● Aim: Print exactly the part opening with the line containing "The build123d and" and closing with the line containing "bpy.ops.object.modifier_apply(modifier=name)", with both of those lines included.

Data extracted from a collection

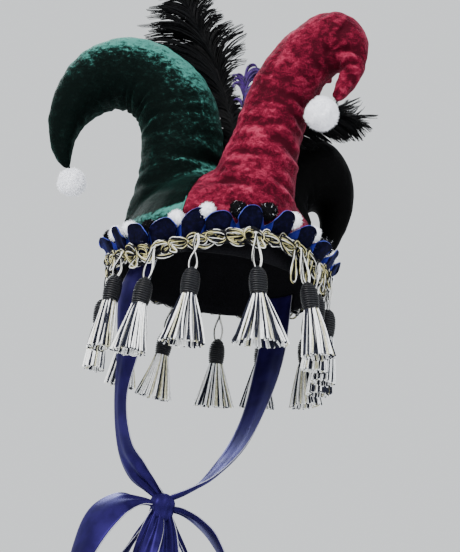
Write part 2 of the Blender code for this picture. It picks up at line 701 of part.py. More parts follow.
def build_ties_and_bow():
    satin = finish("navy_satin", (0.02, 0.02, 0.2), 0.3)
    knot_space = as_cutter(add_object("knot_space", knot_mesh("knot_space", SEAT_GAP), collection=cutters))
    add_object("bow_knot", knot_mesh("bow_knot", 0), satin)
    build_ribbon("tie_left", TIE_LEFT, satin, knot_space)
    build_ribbon("tie_right", TIE_RIGHT, satin, knot_space)
    build_ribbon("bow_loop_left", LOOP_LEFT, satin, knot_space, segments=2)
    build_ribbon("bow_loop_right", LOOP_RIGHT, satin, knot_space, segments=2)
    build_ribbon("bow_tail_left", TAIL_LEFT, satin, knot_space, segments=2)
    build_ribbon("bow_tail_right", TAIL_RIGHT, satin, knot_space, segments=2)


def feather_mesh(name, table):
    """A flat vane on its shaft, its edges in locks."""
    rows = smooth_rows(rows_of(table, FEATHER_COLUMNS), FEATHER_STEPS)
    rings = []
    for index, row in enumerate(rows):
        lean = math.radians(row["lean"])
        across = Vector((math.cos(lean), 0, -math.sin(lean)))
        depth = Vector((0, 1, 0))
        lock = 1 + (FEATHER_LOCK if index % 2 else -FEATHER_LOCK) * min(1, row["half"] / 20)
        half = row["half"] * MM * lock
        thick = row["thick"] / 2 * MM
        edge = min(thick, 0.7 * MM)
        outline = ((half, edge), (0, thick), (-half, edge), (-half, -edge), (0, -thick), (half, -edge))
        rings.append([place(row) + across * a + depth * d for a, d in outline])
    return loft(name, rings)


def build_feathers():
    black_feather = finish("black_feather", (0.008, 0.008, 0.01), 0.7)
    add_object("plume_tall", feather_mesh("plume_tall", TALL_PLUME), black_feather)
    add_object("plume_right", feather_mesh("plume_right", RIGHT_PLUME), black_feather)


def tuft_strip(lean, length, curl, drift):
    """One curled strip: it leaves the foot's top and rolls over to its side."""
    spot = Vector((*TUFT_FOOT[-1], TUFT_FOOT_Z[-1] - 3))
    heading = math.radians(lean)
    points = []
    for step in range(TUFT_STEPS):
        points.append(spot * MM)
        onward = Vector((math.sin(heading), drift / length, math.cos(heading)))
        spot = spot + onward * length / TUFT_STEPS
        heading += curl * step / 20
    return wire_mesh("tuft_strip", points, TUFT_STRIP_RADIUS)


def build_tuft():
    foot = [Vector((*spot, z)) * MM for spot, z in zip(TUFT_FOOT, TUFT_FOOT_Z)]
    meshes = [wire_mesh("tuft_foot", foot, TUFT_FOOT_RADIUS)]
    meshes += [tuft_strip(*strip) for strip in TUFT_STRIPS]
    violet_feather = finish("violet_feather", (0.08, 0.02, 0.3), 0.6)
    add_object("feather_tuft", fused("feather_tuft", meshes), violet_feather)


clear_scene()
parts = new_collection("clown_hat")
cutters = new_collection("cutters")
white_wool = finish("white_wool", (0.85, 0.86, 0.9), 0.9)
green_velvet = finish("green_velvet", (0.01, 0.07, 0.055), 0.6)
red_velvet = finish("red_velvet", (0.28, 0.01, 0.04), 0.6)
black_velvet = finish("black_velvet", (0.006, 0.006, 0.008), 0.7)
build_cap()
space = cap_cutter()
build_horn("green", GREEN_SECTIONS, (SEAM_BLACK_GREEN, SEAM_RED_GREEN), green_velvet, space)
build_horn("red", RED_SECTIONS, (SEAM_RED_GREEN, SEAM_RED_BLACK), red_velvet, space)
build_horn("black", BLACK_SECTIONS, (SEAM_RED_BLACK, SEAM_BLACK_GREEN), black_velvet, space)
build_ruche()
build_rim_pompoms()
build_tassels(build_braid())
build_ties_and_bow()
build_feathers()
build_tuft()
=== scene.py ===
"""Looks of the jester hat: velvet horns, lining, ruche, braid, tassels, pompoms, plumes and satin ties.

Metres, +Z up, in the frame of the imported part. Tables are in millimetres and degrees where they don't say
otherwise. Those of the horns, tassels, ribbons and plumes repeat the part's own sections, so that each piece
lies where its solid lies.
"""

import math
import random

import bmesh
import bpy
import numpy as np
from mathutils import Matrix, Vector


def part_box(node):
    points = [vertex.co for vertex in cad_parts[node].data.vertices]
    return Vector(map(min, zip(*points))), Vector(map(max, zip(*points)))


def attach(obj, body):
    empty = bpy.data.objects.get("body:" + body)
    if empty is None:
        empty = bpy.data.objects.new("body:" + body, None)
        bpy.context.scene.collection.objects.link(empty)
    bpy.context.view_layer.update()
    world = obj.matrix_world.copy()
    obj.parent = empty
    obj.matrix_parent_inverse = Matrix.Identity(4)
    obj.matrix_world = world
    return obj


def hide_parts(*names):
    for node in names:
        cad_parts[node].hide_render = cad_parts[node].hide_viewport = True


bl_info = {
    "name": "Jester hat looks",
    "version": (1, 0, 0),
    "blender": (4, 5, 0),
    "location": "View3D > Sidebar > Jester hat",
    "description": "Dresses the packed jester hat with cloth, cords, tassels, pompoms and plumes",
    "category": "Object",
}

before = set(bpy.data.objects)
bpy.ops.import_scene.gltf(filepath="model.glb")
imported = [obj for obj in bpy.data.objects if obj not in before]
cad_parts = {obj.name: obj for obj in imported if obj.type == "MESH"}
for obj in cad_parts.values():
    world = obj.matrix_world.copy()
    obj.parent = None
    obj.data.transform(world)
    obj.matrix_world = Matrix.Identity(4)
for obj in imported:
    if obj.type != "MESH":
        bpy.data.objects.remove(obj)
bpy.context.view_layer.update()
MM = 0.001

# Cap and rim, as in the part
CAP_HALF_WIDTH = 88 * MM
CAP_HALF_DEPTH = 96 * MM
CAP_HEIGHT = 86 * MM
CAP_RIM_Z = -14 * MM
# Middle of the braid: azimuth and height
BRAID_LINE = (
    (0, -3), (30, -6), (90, -6), (135, -6), (180, -8), (208, -13), (232, -19), (248, -12),
    (262, -5), (272, -2), (286, 2), (300, 4), (315, 1), (330, -3), (346, -3),
)
BRAID_OUT = 9 * MM
BRAID_HALF_HEIGHT = 5.2 * MM

# The velvet panels' inner face lies just outside the cap, at this share of the cap's size. While a horn is
# remeshed that face is drawn in, so that the thin panel stays whole.
PANEL_INNER_SHARE = 1.0075
PANEL_BACKING = 0.88
# A horn's foot is sewn down below this height in mm, or where it lies this near to the cap's outer face, and
# the sewn cloth keeps this share of its shape
SEWN_HEIGHT = 12
SEWN_SHARE = 1.06
SEWN_HOLD = 0.8
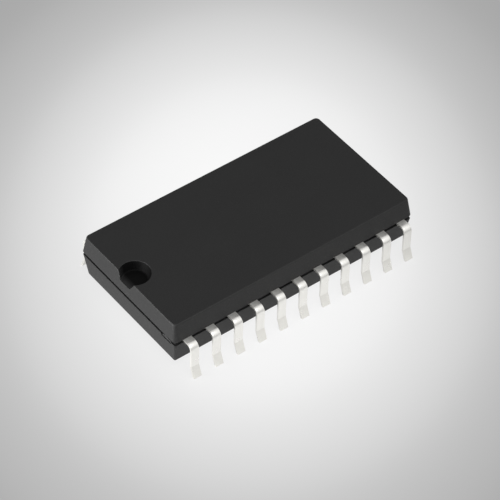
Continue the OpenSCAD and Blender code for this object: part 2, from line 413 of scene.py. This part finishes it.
def tin_plating():
    """Dull tin over copper, with bare copper at the sheared end of the toe, and painted shade that
    makes the foot below the knee greyer.
    """
    material, nodes, links, shader = start_material("tin_plating", (0.95, 0.94, 0.9), 0.3, 0.85)
    place = nodes.new("ShaderNodeTexCoord")
    patches = nodes.new("ShaderNodeGroup")
    patches.node_tree = clouds_and_specks
    patches.inputs["Cloud Scale"].default_value = 2500
    patches.inputs["Speck Scale"].default_value = 45000
    tint = nodes.new("ShaderNodeMix")
    tint.data_type = "RGBA"
    tint.inputs["A"].default_value = (0.99, 0.98, 0.945, 1)
    tint.inputs["B"].default_value = (0.94, 0.93, 0.885, 1)
    height = nodes.new("ShaderNodeSeparateXYZ")
    at_toe = nodes.new("ShaderNodeMapRange")
    at_toe.inputs["From Min"].default_value = 0.004 * MM
    at_toe.inputs["From Max"].default_value = 0.001 * MM
    # Painted shade: below the knee the tin is painted greyer, standing in for the foot's dimmer
    # reflection
    below_knee = nodes.new("ShaderNodeMapRange")
    below_knee.inputs["From Min"].default_value = foot_height + 0.02 * MM
    below_knee.inputs["From Max"].default_value = foot_height - 0.02 * MM
    painted_foot_shade = nodes.new("ShaderNodeMix")
    painted_foot_shade.data_type = "RGBA"
    painted_foot_shade.inputs["B"].default_value = (0.875, 0.865, 0.82, 1)
    sheared = nodes.new("ShaderNodeMix")
    sheared.data_type = "RGBA"
    sheared.inputs["B"].default_value = (0.7, 0.4, 0.27, 1)
    dull = nodes.new("ShaderNodeMapRange")
    dull.inputs["From Min"].default_value = 0.3
    dull.inputs["From Max"].default_value = 0.7
    dull.inputs["To Min"].default_value = 0.26
    dull.inputs["To Max"].default_value = 0.36
    relief = nodes.new("ShaderNodeBump")
    relief.inputs["Strength"].default_value = 0.35
    relief.inputs["Distance"].default_value = 0.003 * MM
    links.new(patches.outputs["Clouds"], tint.inputs["Factor"])
    links.new(place.outputs["Object"], height.inputs["Vector"])
    links.new(height.outputs["Z"], at_toe.inputs["Value"])
    links.new(at_toe.outputs["Result"], sheared.inputs["Factor"])
    links.new(height.outputs["Z"], below_knee.inputs["Value"])
    links.new(below_knee.outputs["Result"], painted_foot_shade.inputs["Factor"])
    links.new(tint.outputs["Result"], painted_foot_shade.inputs["A"])
    links.new(painted_foot_shade.outputs["Result"], sheared.inputs["A"])
    links.new(sheared.outputs["Result"], shader.inputs["Base Color"])
    links.new(patches.outputs["Clouds"], dull.inputs["Value"])
    links.new(dull.outputs["Result"], shader.inputs["Roughness"])
    links.new(patches.outputs["Specks"], relief.inputs["Height"])
    links.new(relief.outputs["Normal"], shader.inputs["Normal"])
    return material


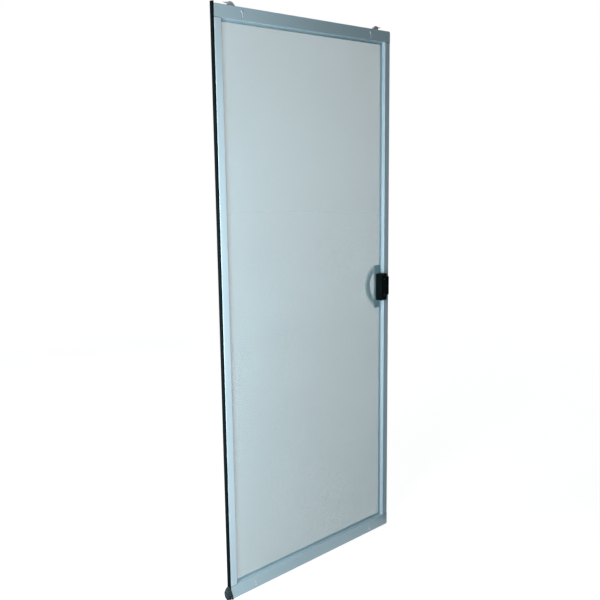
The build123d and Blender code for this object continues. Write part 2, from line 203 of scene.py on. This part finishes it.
def apply_modifier(piece, kind, name, **settings):
    """Add a modifier, set it and apply it."""
    pick(piece)
    modifier = piece.modifiers.new(name, kind)
    for key, value in settings.items():
        setattr(modifier, key, value)
    bpy.ops.object.modifier_apply(modifier=name)


def repeat(piece, count, step):
    """Copy a piece in a row."""
    apply_modifier(piece, "ARRAY", "row", count=count, use_relative_offset=False,
                   use_constant_offset=True, constant_offset_displace=step)


def cut(piece, tool):
    """Cut one piece away from another."""
    apply_modifier(piece, "BOOLEAN", "cut", operation="DIFFERENCE", object=tool, solver="EXACT")
    bpy.data.objects.remove(tool)


def join(first, second):
    """Make one piece of two."""
    pick(first)
    second.select_set(True)
    bpy.ops.object.join()


def coat(piece, finish):
    """Give a piece its one finish."""
    slots = piece.data.materials
    slots.clear()
    slots.append(finish)


def add_block(name, low, high):
    """A block between two corners."""
    deselect()
    middle = [(a + b) / 2 for a, b in zip(low, high)]
    bpy.ops.mesh.primitive_cube_add(size=1, location=middle)
    block = bpy.context.object
    block.name = name
    block.scale = [b - a for a, b in zip(low, high)]
    settle(block)
    return block


def add_rod(name, middle, radius, front, back):
    """A round bar along Y between two depths."""
    deselect()
    place = (middle.x, (front + back) / 2, middle.z)
    bpy.ops.mesh.primitive_cylinder_add(vertices=ROD_SIDES, radius=radius, depth=back - front,
                                        location=place, rotation=(math.radians(90), 0, 0))
    rod = bpy.context.object
    rod.name = name
    settle(rod)
    return rod


def shader_of(finish):
    """A material's main shader."""
    return finish.node_tree.nodes["Principled BSDF"]


def new_finish(name, colour, roughness, metallic=0.0):
    """A material with its main numbers on the shader's own sockets."""
    finish = bpy.data.materials.new(name)
    finish.use_nodes = True
    shader = shader_of(finish)
    shader.inputs["Base Color"].default_value = (*colour, 1)
    shader.inputs["Roughness"].default_value = roughness
    shader.inputs["Metallic"].default_value = metallic
    return finish


def shade(colour, share):
    """A colour made darker or lighter by a share."""
    return tuple(min(1.0, value * share) for value in colour)


def dull(finish, level):
    """Turn down a finish's shine."""
    shader_of(finish).inputs["Specular IOR Level"].default_value = level


def cloud(finish, scale, stretch=EVEN, detail=4.0):
    """A cloud pattern on the object's own coordinates, which may be stretched."""
    tree = finish.node_tree
    where = tree.nodes.new("ShaderNodeTexCoord")
    mapping = tree.nodes.new("ShaderNodeMapping")
    mapping.inputs["Scale"].default_value = stretch
    noise = tree.nodes.new("ShaderNodeTexNoise")
    noise.inputs["Scale"].default_value = scale
    noise.inputs["Detail"].default_value = detail
    tree.links.new(where.outputs["Object"], mapping.inputs["Vector"])
    tree.links.new(mapping.outputs["Vector"], noise.inputs["Vector"])
    return noise.outputs["Fac"]


def blend_colours(finish, pattern, dark, light):
    """Spread the base colour between two colours by a pattern."""
    tree = finish.node_tree
    ramp = tree.nodes.new("ShaderNodeValToRGB")
    first, last = ramp.color_ramp.elements
    first.position = BLEND_START
    first.color = (*dark, 1)
    last.position = BLEND_END
    last.color = (*light, 1)
    tree.links.new(pattern, ramp.inputs["Fac"])
    tree.links.new(ramp.outputs["Color"], shader_of(finish).inputs["Base Color"])


def spread_roughness(finish, pattern, low, high):
    """Spread the roughness between two values by a pattern."""
    tree = finish.node_tree
    spread = tree.nodes.new("ShaderNodeMapRange")
    spread.inputs["To Min"].default_value = low
    spread.inputs["To Max"].default_value = high
    tree.links.new(pattern, spread.inputs["Value"])
    tree.links.new(spread.outputs["Result"], shader_of(finish).inputs["Roughness"])


def add_bump(finish, pattern, strength, depth):
    """Raise the surface by a pattern."""
    tree = finish.node_tree
    bump = tree.nodes.new("ShaderNodeBump")
    bump.inputs["Strength"].default_value = strength
    bump.inputs["Distance"].default_value = depth
    tree.links.new(pattern, bump.inputs["Height"])
    tree.links.new(bump.outputs["Normal"], shader_of(finish).inputs["Normal"])


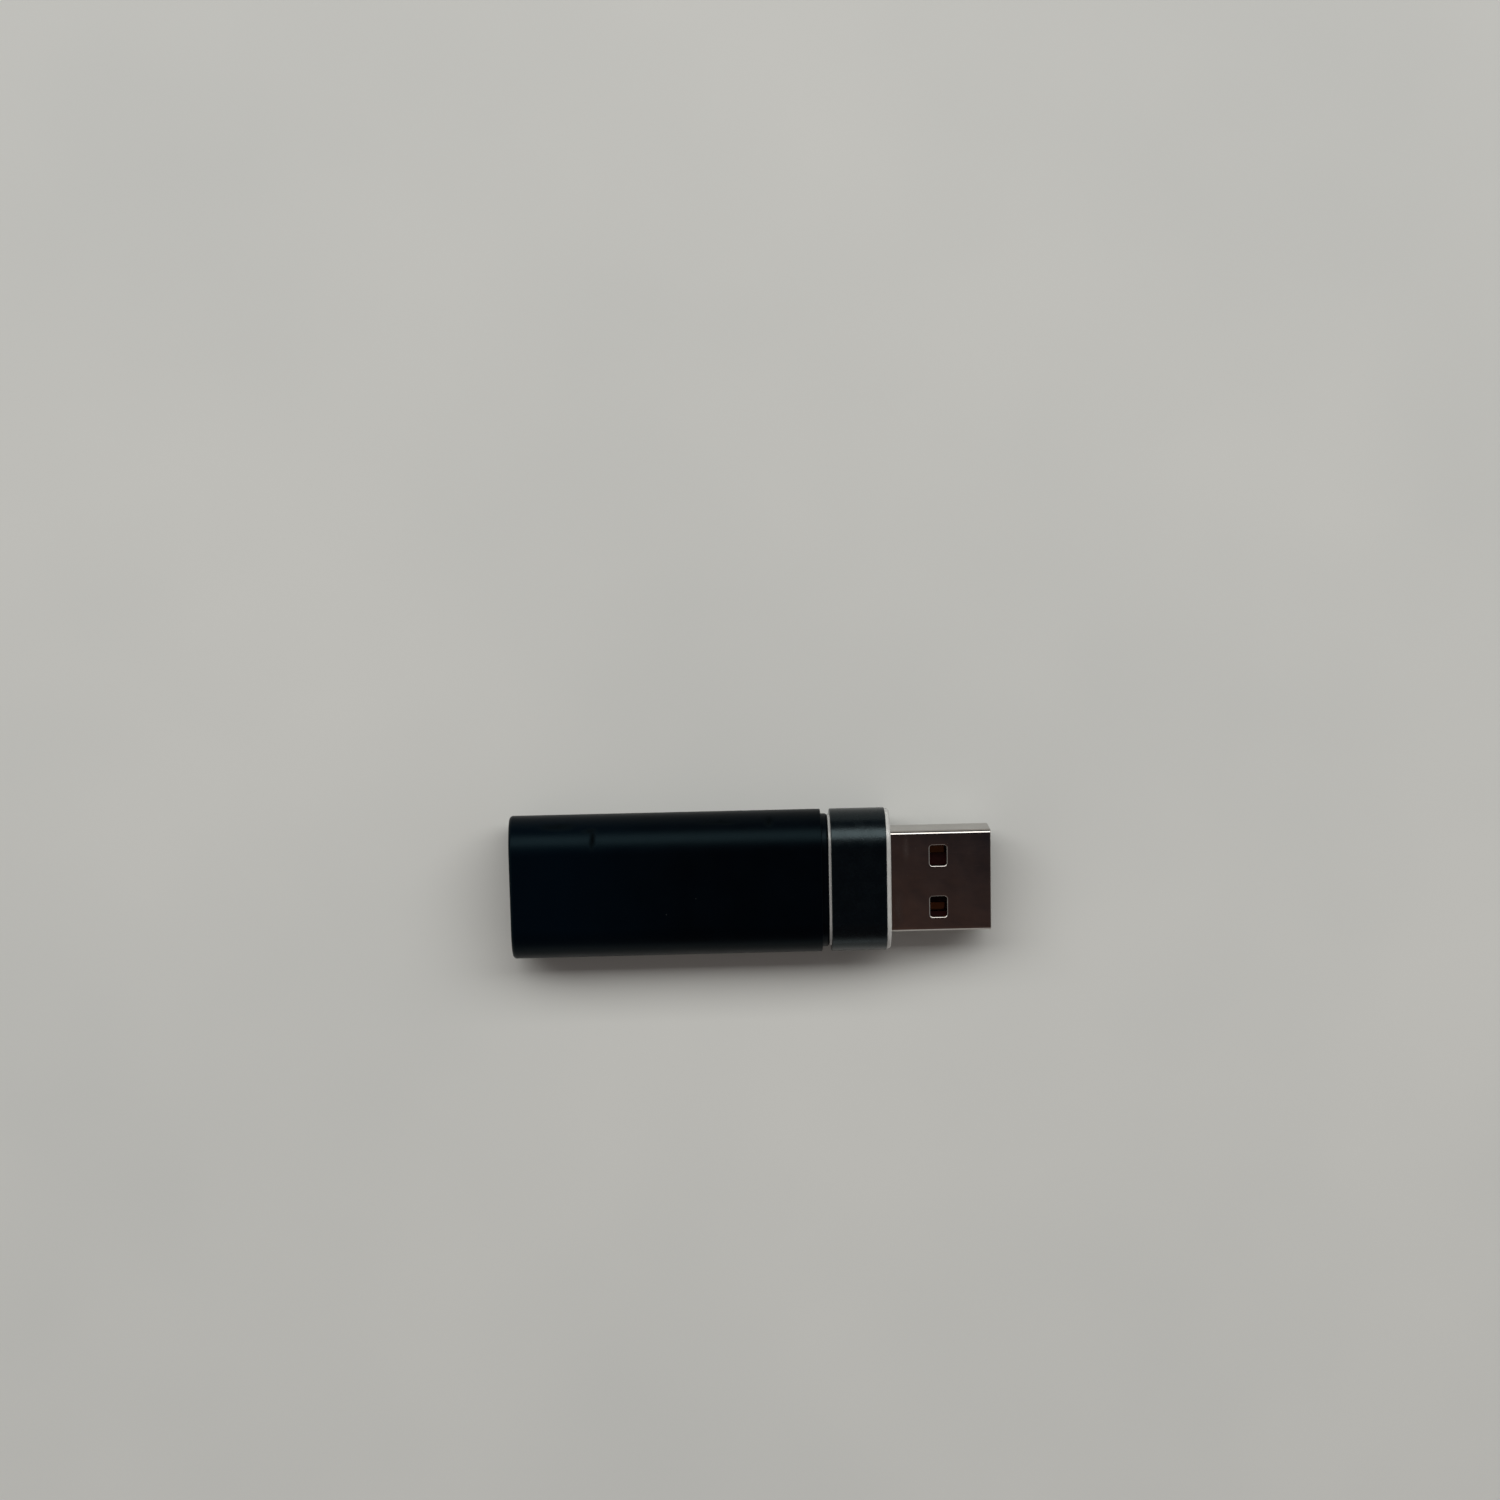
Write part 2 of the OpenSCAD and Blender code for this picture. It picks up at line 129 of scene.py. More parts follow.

● Task response:
The build123d and Blender code for this object continues. Write part 2, from line 203 of scene.py on. This part finishes it.
def apply_modifier(piece, kind, name, **settings):
    """Add a modifier, set it and apply it."""
    pick(piece)
    modifier = piece.modifiers.new(name, kind)
    for key, value in settings.items():
        setattr(modifier, key, value)
    bpy.ops.object.modifier_apply(modifier=name)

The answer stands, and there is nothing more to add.